Honest take: This is a premium debugging tool, not basic observability. Skip it if budget is tight. Use it if frontend bugs are a recurring pain point that's hard to reproduce.

Cost Observability

Infrastructure cost is an SLO, not a finance problem. Here's how I track it.

AWS Cost Anomaly Detection (free with AWS):

# Create monitor and alert via CLI
aws ce create-anomaly-monitor \
  --anomaly-monitor '{"MonitorName":"ProductMonitor","MonitorType":"DIMENSIONAL","MonitorDimension":"SERVICE"}'
 
aws ce create-anomaly-subscription \
  --anomaly-subscription '{
    "SubscriptionName": "CostSpike",
    "MonitorArnList": ["arn:aws:ce::123456789:anomalymonitor/XXXXX"],
    "Subscribers": [{"Address": "your-sns-topic-arn", "Type": "SNS"}],
    "Threshold": 20,
    "Frequency": "IMMEDIATE"
  }'

Tagging strategy for cost allocation:

// Every AWS resource gets these tags
const standardTags = {
  Product: 'promptlib',          // Which product
  Environment: 'production',     // Env
  Team: 'backend',               // Owning team
  CostCenter: 'engineering',     // Finance allocation
};

Tag every resource. Without tags, you get one bill with no breakdown. With tags, you get per-product, per-environment cost that you can trend and alert on.

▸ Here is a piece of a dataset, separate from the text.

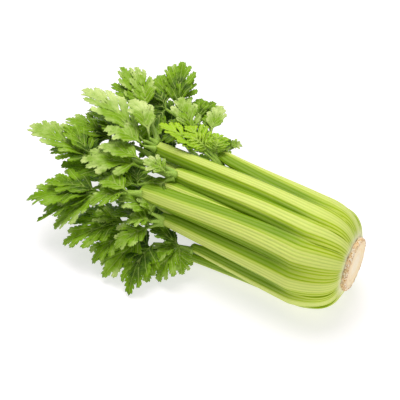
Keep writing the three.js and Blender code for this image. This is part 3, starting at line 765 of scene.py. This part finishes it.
def station(step, steps, first, end):
    """Where a cross-section stands: they crowd at the foot and at the far end."""
    t = step / (steps - 1)
    crowded = 1 - (1 - t) ** 1.5 if t > 0.9 else t
    return mix(first, end, mix(t ** 1.4, crowded, ease((t - 0.85) / 0.15)))


def build_stalk(spec, first, seed, skin):
    """One stalk as a closed ribbed sweep."""
    patch = Patch()
    steps = sizes().stations
    rows = []
    reach = 0.0
    last = np.array([first, *stalk_line(spec, first)[:2]])
    for step in range(steps):
        along = station(step, steps, first, spec["end"][0])
        here = np.array([along, *stalk_line(spec, along)[:2]])
        reach += norm(here - last)
        last = here
        section = stalk_section(spec, along, first, seed)
        rows.append((*section, np.full(len(section[0]), reach / PAINT_LENGTH)))
    rings, ribs, acrosses, inners, alongs = zip(*rows)
    caps = [rings[0].mean(axis=0), rings[-1].mean(axis=0) - np.array([0.8, 0, 0])]
    patch.add(np.vstack([*rings, caps]), tube_faces(steps, len(rings[0])),
              along=chain(alongs, 0, reach / PAINT_LENGTH), across=chain(acrosses, 0, 0),
              rib=chain(ribs, 0.5, 0.5), inner=chain(inners, 1, 0.3), tone=seed * 0.37 % 1)
    patch.build(spec["name"] + "_skin", [skin], spec["name"])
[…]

The Minimum Viable Observability Stack

If you're starting from zero and have limited time:

Priority	Tool	Cost	Time to set up
1	Structured logging (Pino/Winston → stdout)	Free	1 hour
2	Error tracking (Sentry)	Free tier available	30 minutes
3	Uptime monitoring (Better Uptime)	Free tier	15 minutes
4	Prometheus metrics + Grafana Cloud	Free tier	2 hours
5	Honeycomb tracing	Free tier (20GB/month)	2 hours

Start with 1-3. You can debug most production issues with structured logs and error tracking. Add metrics and tracing when you have multiple services or when debugging takes more than an hour on a regular basis.

Don't buy Datadog until you know exactly what you need from it. At $15-25/host/month plus per-metric and per-log-GB charges, it adds up fast for small teams. Prometheus + Grafana Cloud + Honeycomb costs a fraction and covers 90% of the same use cases.